_Material for this exercise_.
>>>
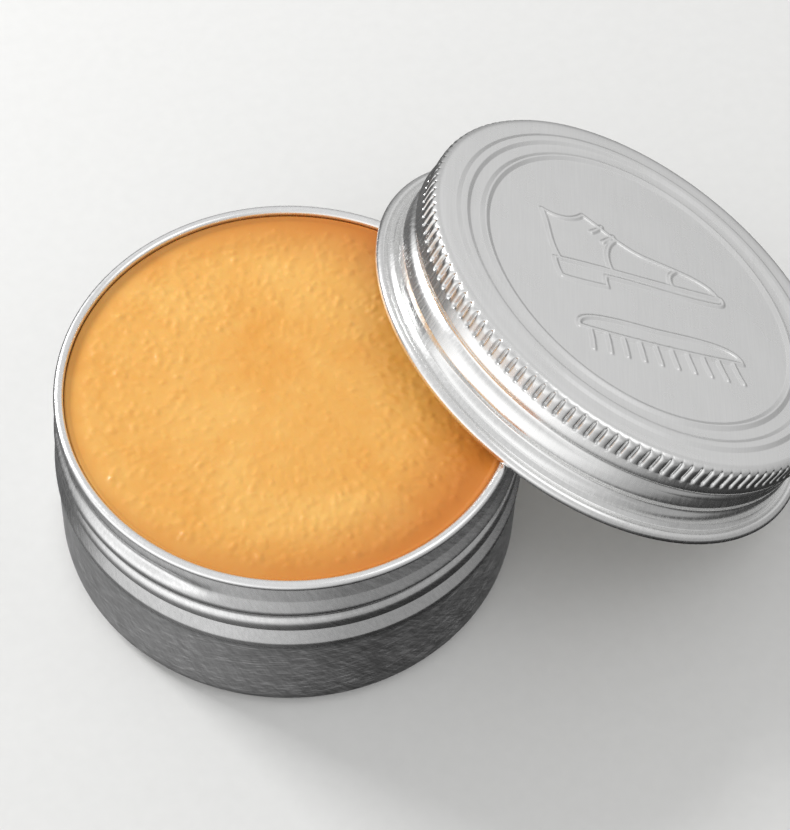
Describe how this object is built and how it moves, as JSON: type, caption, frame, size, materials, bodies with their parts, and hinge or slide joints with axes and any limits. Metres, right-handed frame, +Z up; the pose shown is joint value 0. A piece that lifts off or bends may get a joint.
<<<
>>>
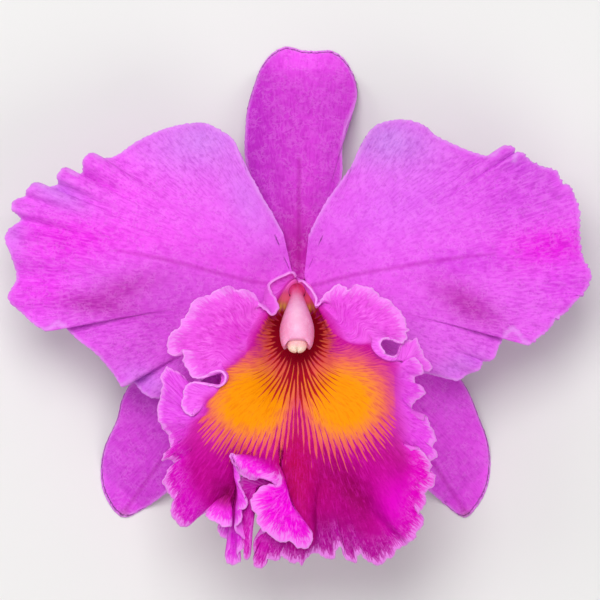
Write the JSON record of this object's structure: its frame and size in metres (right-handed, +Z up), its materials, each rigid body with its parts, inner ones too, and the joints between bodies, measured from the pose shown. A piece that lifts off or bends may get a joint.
<<<
>>>
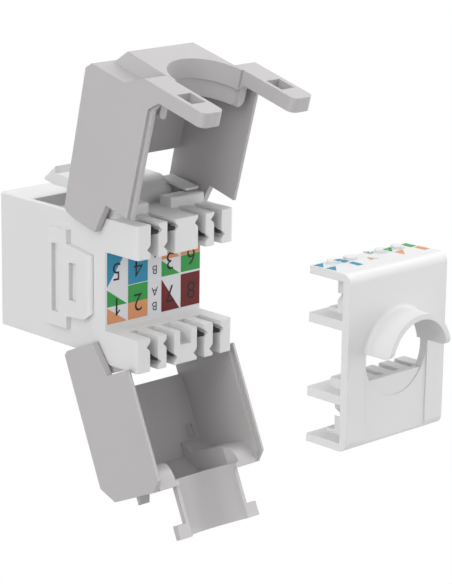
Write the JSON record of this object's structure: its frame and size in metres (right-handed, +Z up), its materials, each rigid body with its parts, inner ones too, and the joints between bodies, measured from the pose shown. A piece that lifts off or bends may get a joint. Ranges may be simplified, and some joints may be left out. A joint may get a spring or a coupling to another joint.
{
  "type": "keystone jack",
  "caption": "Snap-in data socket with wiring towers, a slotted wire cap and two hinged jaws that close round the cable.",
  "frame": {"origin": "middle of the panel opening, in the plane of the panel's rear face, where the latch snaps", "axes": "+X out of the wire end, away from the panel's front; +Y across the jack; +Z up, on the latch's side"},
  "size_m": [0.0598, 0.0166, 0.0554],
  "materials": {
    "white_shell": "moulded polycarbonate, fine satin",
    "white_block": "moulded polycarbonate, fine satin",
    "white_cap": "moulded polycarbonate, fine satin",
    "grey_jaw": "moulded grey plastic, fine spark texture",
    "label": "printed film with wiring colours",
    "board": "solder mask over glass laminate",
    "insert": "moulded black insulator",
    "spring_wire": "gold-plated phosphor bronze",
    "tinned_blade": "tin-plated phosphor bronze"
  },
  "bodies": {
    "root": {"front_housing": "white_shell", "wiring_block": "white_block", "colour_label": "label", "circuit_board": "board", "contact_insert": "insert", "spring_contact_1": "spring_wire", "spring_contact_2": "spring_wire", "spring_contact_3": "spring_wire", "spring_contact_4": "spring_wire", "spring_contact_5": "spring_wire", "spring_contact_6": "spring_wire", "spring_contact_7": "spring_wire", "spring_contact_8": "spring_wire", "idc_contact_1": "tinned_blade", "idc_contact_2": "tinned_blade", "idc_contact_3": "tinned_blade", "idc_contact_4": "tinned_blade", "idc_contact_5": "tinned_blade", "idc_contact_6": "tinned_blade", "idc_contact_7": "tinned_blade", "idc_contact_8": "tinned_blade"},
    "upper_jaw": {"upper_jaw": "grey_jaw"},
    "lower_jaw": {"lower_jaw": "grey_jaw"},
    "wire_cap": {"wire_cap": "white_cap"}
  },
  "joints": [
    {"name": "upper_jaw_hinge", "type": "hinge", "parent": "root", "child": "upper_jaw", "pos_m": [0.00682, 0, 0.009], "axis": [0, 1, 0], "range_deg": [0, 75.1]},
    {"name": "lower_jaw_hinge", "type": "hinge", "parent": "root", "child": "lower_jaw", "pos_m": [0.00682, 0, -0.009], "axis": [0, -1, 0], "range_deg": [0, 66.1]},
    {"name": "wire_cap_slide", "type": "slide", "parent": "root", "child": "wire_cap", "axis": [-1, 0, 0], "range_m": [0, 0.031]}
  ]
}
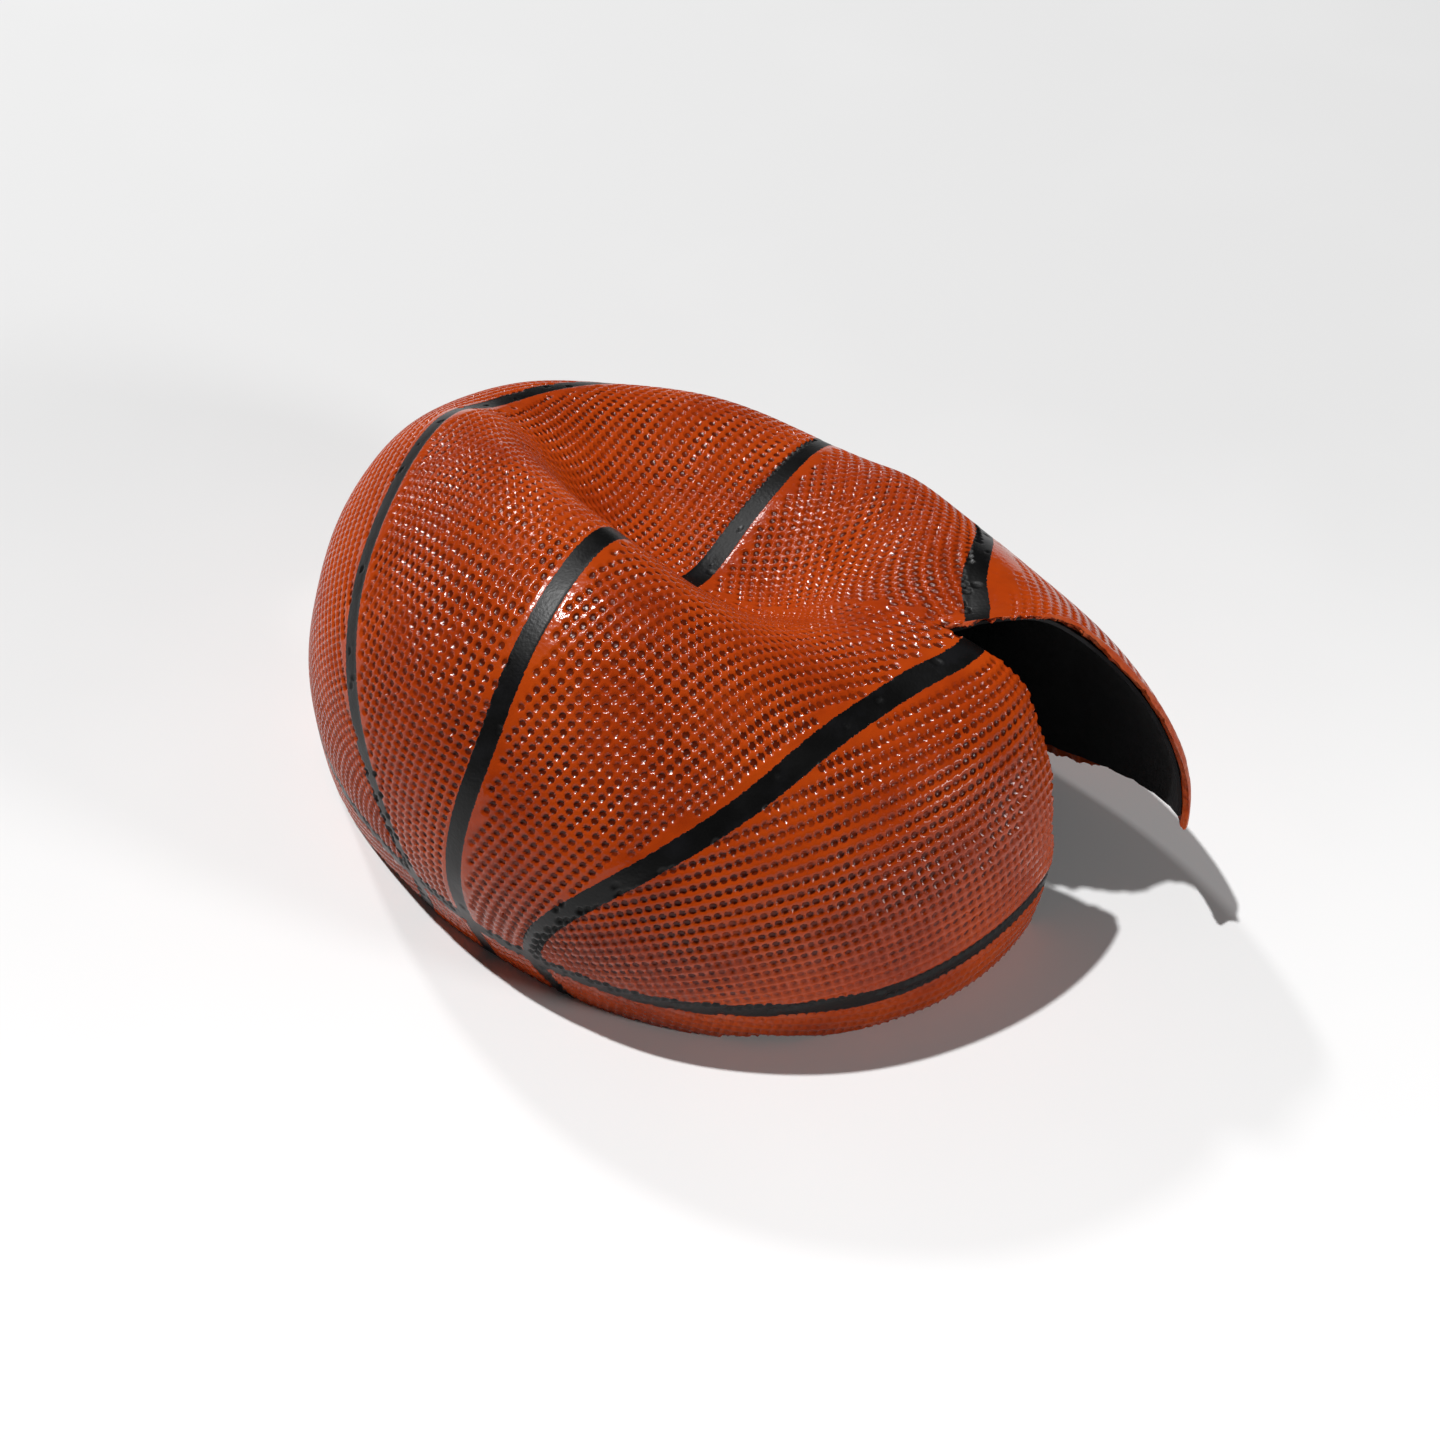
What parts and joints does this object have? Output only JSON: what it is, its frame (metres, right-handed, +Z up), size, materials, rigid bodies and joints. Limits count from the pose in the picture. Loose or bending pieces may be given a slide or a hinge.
<<<
_Exercise requirements_. Above are entries; state the number of lines among them that contain "JSON", and nothing else.

_Answer in full_. 4